Nascemos, crescemos e vivemos o um sem o outro, e - gostemos ou não -
assim é e será. Por isso, ainda que permitamos à Esperança viajar
livremente pelos canais eletrônicos, nas relações virtuais sempre devemos
ser prudentes, pragmáticos e exigentes.
Na rede devemos exigir a grama aparada, as formigas catalogadas, as
árvores centenárias, o direito de poder desfolhar as pétalas da Internet
uma por uma, gota a gota, sem o risco de sermos ludibriados pelo primeiro
impostor fantasiado de Apolo ou Vênus que nos diga alô desde o outro lado
da telinha.
Usando o teclado como agulha e as palavras como linha, devemos tecer uma
estrada cibernética sem esquinas nem atalhos, que nos conduza a um porto
marítimo cujo céu esteja coalhado de gritos de alegria e velejado por
gaivotas idílicas, e no qual possamos amarrar o nosso endereço eletrônico
sem receio, e aceitar sem temor o convite da nossa imaginação para tomar
um aperitivo feito de vinho cheio de perguntas e de distância vazia de
respostas.
Está determinado no manuscrito internáutico que somos os atores principais
e os únicos espectadores da tragicomédia do faz-de-conta sem fronteiras em
que se transformou o espaço cibernético. Cada um no seu leito, e cada
leito em seu mundo, e no meio, a certeza de que num dos leitos habitará
uma presença elétrica e desamparada, e no outro um perfume eclético e
solitário, e em ambos, uma perplexidade tetraplégica agonizando de tanto
esperar, cansada de saber que nunca será realidade.
Impossível é o apelido, o nome e o sobrenome do jogo virtual, que se vale
da impunidade como bengala para sustentar-nos eretos dentro dessa rede de
crochê na qual os vazios importam mais que os seus limites.
Nossos papéis na trama estão mais do que bem delineados. Somos fotógrafos
de ilusões descartáveis, fabricantes de esperanças infundadas,
prestidigitadores de emoções, ventríloquos de frases feitas, vendedores de
sonhos, mercadores de falsas realidades.
Sim, Realidade: essa a matéria prima que no território virtual prima pela
ausência. E sem ela os sexos não se tocam, nem os olhos se escancaram, nem
a pele responde à carícia, nem a boca treme enquanto espera o beijo.

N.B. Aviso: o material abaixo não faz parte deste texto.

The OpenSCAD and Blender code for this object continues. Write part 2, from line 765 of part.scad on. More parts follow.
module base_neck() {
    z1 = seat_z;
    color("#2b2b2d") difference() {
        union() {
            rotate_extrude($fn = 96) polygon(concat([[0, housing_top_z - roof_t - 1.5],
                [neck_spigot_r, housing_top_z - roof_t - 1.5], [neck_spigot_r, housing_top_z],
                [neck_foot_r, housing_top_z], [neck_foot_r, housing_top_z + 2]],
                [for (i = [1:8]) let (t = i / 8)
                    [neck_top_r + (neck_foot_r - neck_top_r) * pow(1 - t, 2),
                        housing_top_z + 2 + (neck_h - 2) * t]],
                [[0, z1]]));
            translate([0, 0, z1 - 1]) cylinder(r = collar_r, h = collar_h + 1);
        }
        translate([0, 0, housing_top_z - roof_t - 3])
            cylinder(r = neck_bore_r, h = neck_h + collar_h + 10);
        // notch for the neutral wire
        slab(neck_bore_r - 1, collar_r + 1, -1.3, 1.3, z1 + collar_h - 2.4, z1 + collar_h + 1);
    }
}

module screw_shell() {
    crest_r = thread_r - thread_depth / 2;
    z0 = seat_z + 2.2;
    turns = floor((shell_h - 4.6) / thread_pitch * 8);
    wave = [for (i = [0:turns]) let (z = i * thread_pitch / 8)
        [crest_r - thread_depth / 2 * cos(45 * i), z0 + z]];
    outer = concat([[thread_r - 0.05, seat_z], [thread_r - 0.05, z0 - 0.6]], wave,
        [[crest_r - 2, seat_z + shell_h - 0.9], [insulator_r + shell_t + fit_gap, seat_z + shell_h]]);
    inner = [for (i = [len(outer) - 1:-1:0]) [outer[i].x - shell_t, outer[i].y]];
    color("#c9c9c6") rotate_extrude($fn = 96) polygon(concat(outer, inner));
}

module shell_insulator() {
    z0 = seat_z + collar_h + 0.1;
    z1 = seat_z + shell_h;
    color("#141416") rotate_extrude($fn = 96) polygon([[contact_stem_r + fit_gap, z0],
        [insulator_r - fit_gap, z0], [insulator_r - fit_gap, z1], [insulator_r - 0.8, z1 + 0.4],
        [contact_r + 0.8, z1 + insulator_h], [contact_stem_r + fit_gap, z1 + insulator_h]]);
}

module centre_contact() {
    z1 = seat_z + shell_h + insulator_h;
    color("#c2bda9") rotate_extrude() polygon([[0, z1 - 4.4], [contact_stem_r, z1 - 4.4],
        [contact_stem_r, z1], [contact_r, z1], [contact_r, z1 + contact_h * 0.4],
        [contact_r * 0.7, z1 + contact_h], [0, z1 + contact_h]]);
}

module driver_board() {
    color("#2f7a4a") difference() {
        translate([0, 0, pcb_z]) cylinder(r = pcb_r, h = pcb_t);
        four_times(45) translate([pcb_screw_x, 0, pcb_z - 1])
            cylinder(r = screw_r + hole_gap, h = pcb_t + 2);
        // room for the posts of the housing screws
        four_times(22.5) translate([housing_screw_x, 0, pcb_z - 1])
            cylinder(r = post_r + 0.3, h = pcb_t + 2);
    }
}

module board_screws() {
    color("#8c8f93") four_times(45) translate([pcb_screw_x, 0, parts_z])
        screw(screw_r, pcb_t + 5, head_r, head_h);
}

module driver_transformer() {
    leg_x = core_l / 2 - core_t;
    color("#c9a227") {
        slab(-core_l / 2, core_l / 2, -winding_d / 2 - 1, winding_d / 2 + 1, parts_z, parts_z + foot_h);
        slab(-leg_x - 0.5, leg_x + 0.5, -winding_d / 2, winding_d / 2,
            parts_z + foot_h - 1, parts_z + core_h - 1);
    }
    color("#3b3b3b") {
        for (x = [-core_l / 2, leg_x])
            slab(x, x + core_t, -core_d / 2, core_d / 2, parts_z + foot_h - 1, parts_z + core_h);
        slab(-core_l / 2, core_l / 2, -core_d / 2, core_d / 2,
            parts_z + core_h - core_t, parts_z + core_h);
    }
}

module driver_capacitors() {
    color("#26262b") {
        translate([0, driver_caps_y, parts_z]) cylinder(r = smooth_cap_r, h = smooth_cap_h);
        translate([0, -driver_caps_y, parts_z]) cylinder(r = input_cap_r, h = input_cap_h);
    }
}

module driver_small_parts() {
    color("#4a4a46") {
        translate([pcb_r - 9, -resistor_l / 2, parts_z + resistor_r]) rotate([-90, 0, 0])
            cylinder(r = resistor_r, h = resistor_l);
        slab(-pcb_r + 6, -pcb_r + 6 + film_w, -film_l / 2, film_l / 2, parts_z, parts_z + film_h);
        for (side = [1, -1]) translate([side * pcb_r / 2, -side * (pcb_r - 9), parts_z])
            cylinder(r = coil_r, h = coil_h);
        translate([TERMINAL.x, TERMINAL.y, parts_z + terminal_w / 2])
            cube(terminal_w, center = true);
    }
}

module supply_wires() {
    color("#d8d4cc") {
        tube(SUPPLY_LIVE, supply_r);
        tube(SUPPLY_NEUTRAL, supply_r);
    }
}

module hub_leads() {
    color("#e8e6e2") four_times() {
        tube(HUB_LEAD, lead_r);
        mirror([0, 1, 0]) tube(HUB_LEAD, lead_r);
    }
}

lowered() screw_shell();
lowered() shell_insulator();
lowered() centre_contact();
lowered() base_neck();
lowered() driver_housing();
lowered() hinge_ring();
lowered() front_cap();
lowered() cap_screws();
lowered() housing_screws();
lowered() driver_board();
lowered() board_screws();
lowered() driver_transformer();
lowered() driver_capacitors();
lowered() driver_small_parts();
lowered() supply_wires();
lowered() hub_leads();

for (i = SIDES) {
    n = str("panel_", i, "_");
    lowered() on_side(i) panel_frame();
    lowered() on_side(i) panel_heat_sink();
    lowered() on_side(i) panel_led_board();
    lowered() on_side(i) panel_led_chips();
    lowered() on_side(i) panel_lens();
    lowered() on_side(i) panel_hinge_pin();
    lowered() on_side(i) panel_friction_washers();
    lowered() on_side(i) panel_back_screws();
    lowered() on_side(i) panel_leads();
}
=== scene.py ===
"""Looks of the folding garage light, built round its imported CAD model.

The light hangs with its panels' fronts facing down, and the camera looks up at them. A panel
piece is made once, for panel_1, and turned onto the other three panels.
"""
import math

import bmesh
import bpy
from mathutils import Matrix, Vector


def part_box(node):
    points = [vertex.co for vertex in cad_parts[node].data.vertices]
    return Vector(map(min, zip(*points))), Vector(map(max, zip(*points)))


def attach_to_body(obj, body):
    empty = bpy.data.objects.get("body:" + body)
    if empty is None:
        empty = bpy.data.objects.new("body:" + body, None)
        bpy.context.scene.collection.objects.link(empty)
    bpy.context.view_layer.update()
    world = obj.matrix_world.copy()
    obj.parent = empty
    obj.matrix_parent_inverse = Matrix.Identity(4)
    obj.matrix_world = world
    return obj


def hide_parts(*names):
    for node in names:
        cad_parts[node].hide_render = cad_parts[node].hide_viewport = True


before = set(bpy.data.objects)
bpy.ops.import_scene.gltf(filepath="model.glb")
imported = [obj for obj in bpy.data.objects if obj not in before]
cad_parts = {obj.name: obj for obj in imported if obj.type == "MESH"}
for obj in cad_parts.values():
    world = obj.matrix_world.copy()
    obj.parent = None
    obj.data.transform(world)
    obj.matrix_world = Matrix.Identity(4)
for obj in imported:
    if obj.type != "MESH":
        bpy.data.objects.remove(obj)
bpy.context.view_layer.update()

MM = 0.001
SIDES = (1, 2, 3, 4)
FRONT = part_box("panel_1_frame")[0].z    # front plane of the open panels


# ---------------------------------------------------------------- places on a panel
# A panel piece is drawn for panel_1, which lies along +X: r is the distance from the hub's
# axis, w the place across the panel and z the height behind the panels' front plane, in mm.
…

Esse é o território que partilhamos nesse micromundo de impulsos
elétricos, e é fundamental que conheçamos o âmbito da fantasia nele
gerada, e as suas fronteiras invioláveis, pois apenas dentro delas
poderemos cristalizar a imagem do outro, seus gestos e sabores, suas juras
e promessas.
Nada mais devemos esperar nem propor. Nada nada mais. Que não é pouco, nem
é tudo. É apenas,
o mundo do talvez, na galáxia do quase, no universo do mais ou menos.
Abandonar esse princípio é um convite para o escorregão fatal na casca de
banana que a virtualidade sorrateiramente joga aos nossos pés.
Porém, se ainda que conhecendo os perigos, mesmo assim formos enfrente,
aceitando o risco como quem joga na Bolsa, devemos saber que as dores do
tombo virtual serão todas muito, muito reais, e que na falta de um botão
mental para deletá-las, apenas o Tempo, num caminhar vagarosamente
exasperante, poderá eliminá-las do Banco de Dados do nosso registro
sensitivo.
Essas as regras do jogo e suas alternativas. Que cada um escolha o seu
caminho e assuma as conseqüências da sua opção.